I haven't actually been trying to teach them how to be good at soccer, I just want to give them a chance to run around and play. As of now, the instructions I have given:

1. Don't use your hands. (Some of the boys have added to this: if you use your hands, you have to drop down and do push-ups.)
2. Try to use the inside of your foot when you're kicking it.
3. Kick it between the cones.

It works out surprisingly well. I let them divide up into groups, and play. It's a madhouse, but everyone has fun, and trying to organize 55 kids and teach them to actually play soccer and run drills by myself just sounds like a nightmare.

Anyways, they've been playing soccer, and it's been great to see everyone running around, especially some of the girls who just haven't had a chance to compete and are getting really into it. Getting called over to a 6v6 little game because one of the girls was so proud of getting a goal by kicking it through another girl's legs is definitely one of the happiest memories I'm going to leave here with. I've taken a few pictures, but none of them turned out very well, so I'll try again and upload them later.

(I'll also try and update this blog around once a week between now and the end of the year. I've been doing applications for next year, programming prep work, and prep work for summer institute (I'll be an instructor for next year's fellows) and I've been a little overwhelmed, but I'm getting back on top of things.)

Monday, April 1, 2013

Chinese Curriculum

The Chinese English curriculum is a funny thing.
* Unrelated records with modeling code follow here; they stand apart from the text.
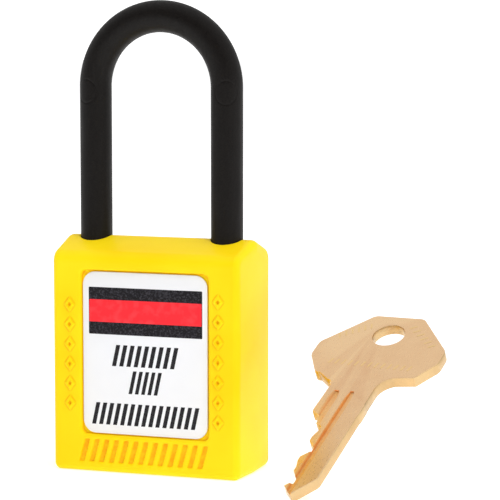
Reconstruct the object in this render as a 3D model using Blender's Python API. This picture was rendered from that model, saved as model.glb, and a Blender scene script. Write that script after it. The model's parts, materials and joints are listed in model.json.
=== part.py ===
"""Safety lockout padlock with a plastic body, a tall plastic shackle and its loose key.

Metres, +Z up along the shackle, -Y towards the front label. The lock stands on z = 0, and the
origin is on the floor at the middle of the footprint that the lock and its key take up together.
"""
import math

import bmesh
import bpy
from mathutils import Matrix, Vector

MM = 0.001

# Driving dimensions of the lock
BODY_WIDTH = 38.1 * MM               # across the ridges at the middle of the depth
BODY_DEPTH = 18.0 * MM
BODY_HEIGHT = 44.0 * MM              # to the ridge of the top
SHACKLE_DIAMETER = 6.0 * MM
SHACKLE_SPACING = 26.3 * MM          # between the two leg axes
SHACKLE_CLEARANCE = 38.0 * MM        # clear height of the loop above the body
SHACKLE_TRAVEL = 13.0 * MM           # lift that frees the toe
BOLT_STROKE = 1.6 * MM
KEY_THICKNESS = 2.1 * MM
PIN_COUNT = 6
PIN_PITCH = 2.85 * MM
GAP = 0.3 * MM                       # running clearance between neighbours

# Where the lock and the key stand
LOCK_PLACE = Vector((-16.8, 2.3, 0.0)) * MM
KEY_PLACE = LOCK_PLACE + Vector((40.2, 14.7, 25.1)) * MM
KEY_PITCH = math.radians(28.8)
KEY_YAW = math.radians(-9.1)

# Body shell: it tapers from the middle of its depth to the flat front and back faces
FACE_WIDTH = 37.0 * MM
FACE_TOP = 41.15 * MM
EDGE_RADIUS = 1.3 * MM
LABEL_RECESS = 0.9 * MM
RECESS_MARGIN = 0.35 * MM            # between the label and the recess wall
RECESS_CORNER = 1.3 * MM
LABEL_WIDTH = 24.8 * MM
LABEL_BOTTOM = 7.4 * MM
LABEL_TOP = 37.8 * MM
LABEL_THICKNESS = 0.3 * MM
LABEL_CORNER = 2.5 * MM
LABEL_GLUE = 0.1 * MM
BASE_PLATE_SIZE = (31.4 * MM, 12.8 * MM)
BASE_PLATE_THICKNESS = 1.5 * MM
BASE_PLATE_CORNER = 1.5 * MM
WEIGHT_POCKET = ((11.0 * MM, -5.6 * MM, 0.25 * MM), (15.3 * MM, 5.6 * MM, 27.0 * MM))

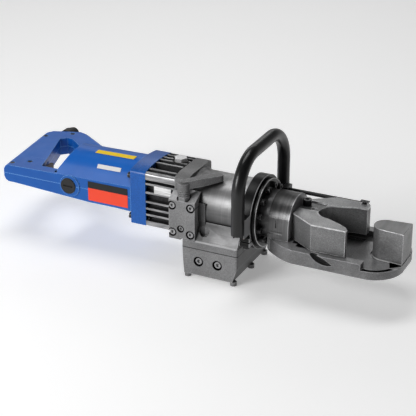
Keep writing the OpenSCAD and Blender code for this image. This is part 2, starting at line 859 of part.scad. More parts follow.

The vocabulary and topics that are students are expected to learn often borders on the ridiculous (which is something that I should probably write about at some point). That said, one of my favourite inconsistencies is that between sixth and seventh grade, the textbooks switch over from British spelling (favourite, colour) to non-British spelling (favorite, color). It's never addressed, and I just think it would be odd to be a seventh grader and be thinking that whoever wrote my elementary school textbooks wasn't very good at English or something.